--- START OF Information provided ---
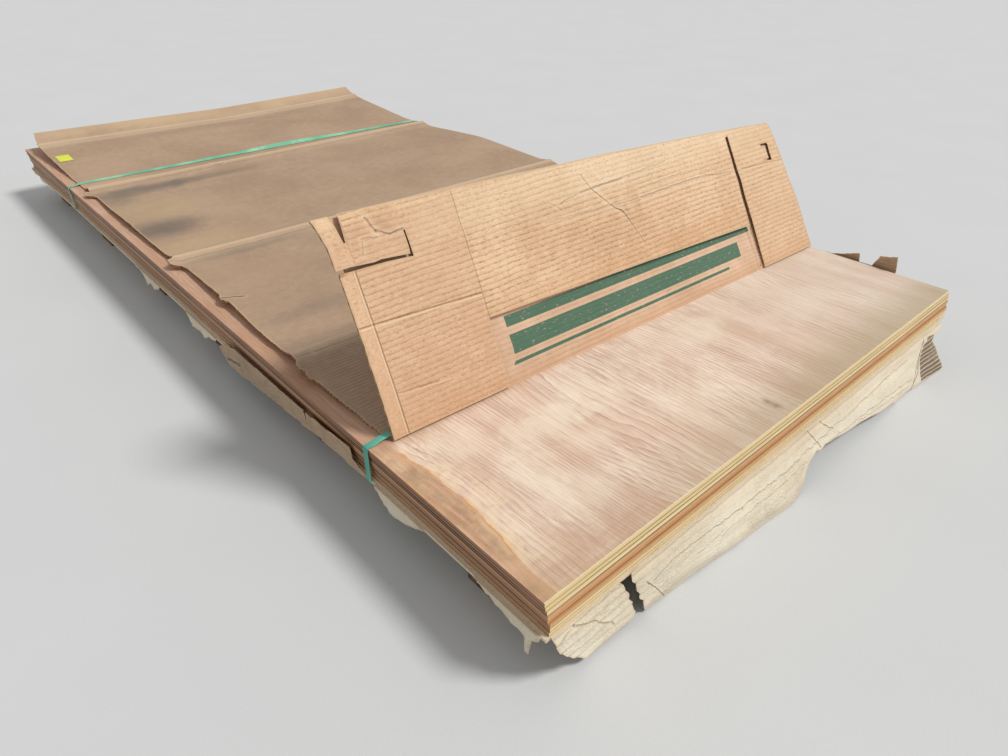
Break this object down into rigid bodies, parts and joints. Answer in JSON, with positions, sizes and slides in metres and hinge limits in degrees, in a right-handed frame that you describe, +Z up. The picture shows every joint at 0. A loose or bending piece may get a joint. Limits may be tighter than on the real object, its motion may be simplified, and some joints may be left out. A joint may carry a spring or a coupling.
{
  "type": "strapped plywood sheet stack",
  "caption": "Low stack of plywood sheets on timber bearers, strapped under a creased corrugated cover whose end flap is folded up to show the top sheet.",
  "frame": {"origin": "On the floor, under the middle of the third bearer from the opened end, which is 140 mm short of the middle of the sheets", "axes": "+Z up; +Y along the sheets, away from the opened end; +X across them, to the right seen from the opened end"},
  "size_m": [1.2376, 2.4922, 0.4595],
  "materials": {
    "plywood": "sanded veneer, unfinished",
    "bearer_timber": "rough sawn, weathered",
    "pad_board": "creased corrugated board, pale liner",
    "cover_board": "creased corrugated board, brown liner",
    "facing_board": "creased corrugated board, tan liner",
    "strap_band": "embossed, slightly glossy",
    "label_paper": "matt"
  },
  "bodies": {
    "root": {"sheet_01": "plywood", "sheet_02": "plywood", "sheet_03": "plywood", "sheet_04": "plywood", "sheet_05": "plywood", "sheet_06": "plywood", "sheet_07": "plywood", "sheet_08": "plywood", "bearer_01": "bearer_timber", "bearer_02": "bearer_timber", "bearer_03": "bearer_timber", "bearer_04": "bearer_timber", "bearer_05": "bearer_timber", "bearer_06": "bearer_timber", "bottom_pad": "pad_board", "left_flange": "pad_board", "right_flange": "pad_board", "top_cover": "cover_board", "flap_facing": "facing_board", "strap_near": "strap_band", "strap_far": "strap_band", "lot_label": "label_paper"}
  },
  "joints": []
}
--- END OF Information provided ---
Exercise brief —
Make an exact copy of all the data.

Response to this exercise —
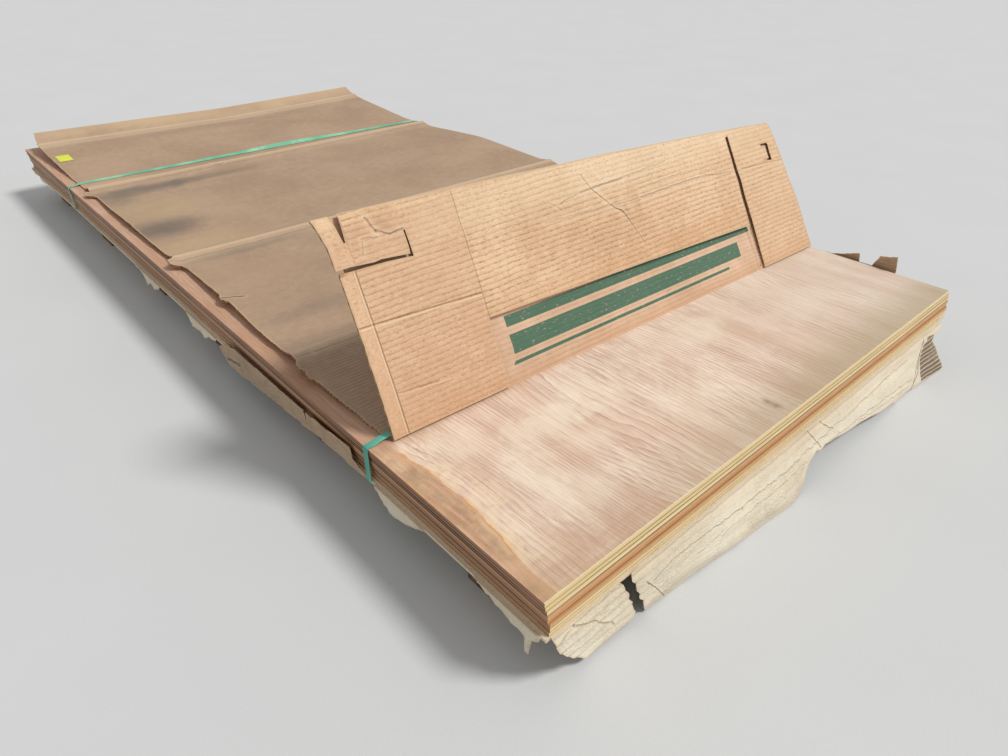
Break this object down into rigid bodies, parts and joints. Answer in JSON, with positions, sizes and slides in metres and hinge limits in degrees, in a right-handed frame that you describe, +Z up. The picture shows every joint at 0. A loose or bending piece may get a joint. Limits may be tighter than on the real object, its motion may be simplified, and some joints may be left out. A joint may carry a spring or a coupling.
{
  "type": "strapped plywood sheet stack",
  "caption": "Low stack of plywood sheets on timber bearers, strapped under a creased corrugated cover whose end flap is folded up to show the top sheet.",
  "frame": {"origin": "On the floor, under the middle of the third bearer from the opened end, which is 140 mm short of the middle of the sheets", "axes": "+Z up; +Y along the sheets, away from the opened end; +X across them, to the right seen from the opened end"},
  "size_m": [1.2376, 2.4922, 0.4595],
  "materials": {
    "plywood": "sanded veneer, unfinished",
    "bearer_timber": "rough sawn, weathered",
    "pad_board": "creased corrugated board, pale liner",
    "cover_board": "creased corrugated board, brown liner",
    "facing_board": "creased corrugated board, tan liner",
    "strap_band": "embossed, slightly glossy",
    "label_paper": "matt"
  },
  "bodies": {
    "root": {"sheet_01": "plywood", "sheet_02": "plywood", "sheet_03": "plywood", "sheet_04": "plywood", "sheet_05": "plywood", "sheet_06": "plywood", "sheet_07": "plywood", "sheet_08": "plywood", "bearer_01": "bearer_timber", "bearer_02": "bearer_timber", "bearer_03": "bearer_timber", "bearer_04": "bearer_timber", "bearer_05": "bearer_timber", "bearer_06": "bearer_timber", "bottom_pad": "pad_board", "left_flange": "pad_board", "right_flange": "pad_board", "top_cover": "cover_board", "flap_facing": "facing_board", "strap_near": "strap_band", "strap_far": "strap_band", "lot_label": "label_paper"}
  },
  "joints": []
}